Diese Straße mussten auch wir hoch. "Lass uns erstmal einen Kaffee trinken!", schlug Michel vor. Wir platzierten Vaillant neben einer Terrasse eines Restaurants. Es dauerte nur Sekunden bis der Kellner ankam und schrie: "Weg da, das geht nicht!" Eine zweite Bedienung kam gleich zur lautstarken Unterstützung hinterher gerannt.

Wir suchten das Weite. Ein Stück weiter an einem Imbiss war man uns wohlgesonnener. Man erkannte wohl, dass Vaillant ein Publikumsliebling war und sich nur positiv auf den Umsatz auswirken könnte. Deshalb hat Michel auch zehn Euro von der Wirtin bekommen.

Statt Kaffee entschieden wir uns für Bier, anders konnte man die Situation nicht ertragen.


Vor lauter Aufregung haben wir ganz vergessen Bilder zu machen, Sorry.

Wir wanderten die Straße hoch zu unserem Campingplatz. Keine schöne Etappe zum Abschluss, aber es gab keinen anderen Weg. Dann der letzte Abend, die letzte Nacht - ein wenig wehmütig war uns schon allen ums Herz.

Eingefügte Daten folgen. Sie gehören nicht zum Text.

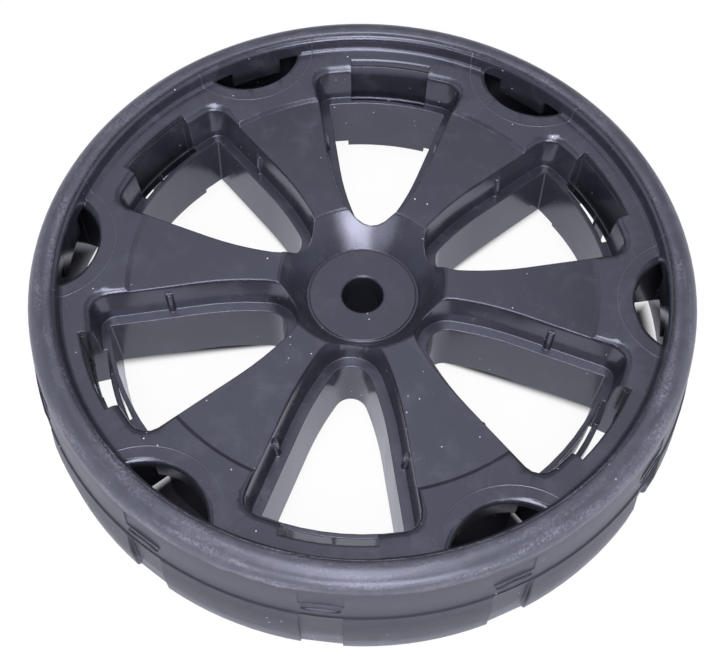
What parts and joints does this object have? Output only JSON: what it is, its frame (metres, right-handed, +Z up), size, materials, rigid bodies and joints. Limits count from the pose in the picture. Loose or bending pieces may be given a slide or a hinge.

Am nächsten Morgen mussten Kerstin und ich dann los. Unser Urlaub war vorbei. Michel wird jetzt für längere Zeit ohne uns auskommen müssen. Die Wege für einen Besuch werden jetzt zu lang. Vielleicht, aber nur vielleicht klappt es wieder in den Weihnachtsferien. Bis dahin, alles Gute, Michel!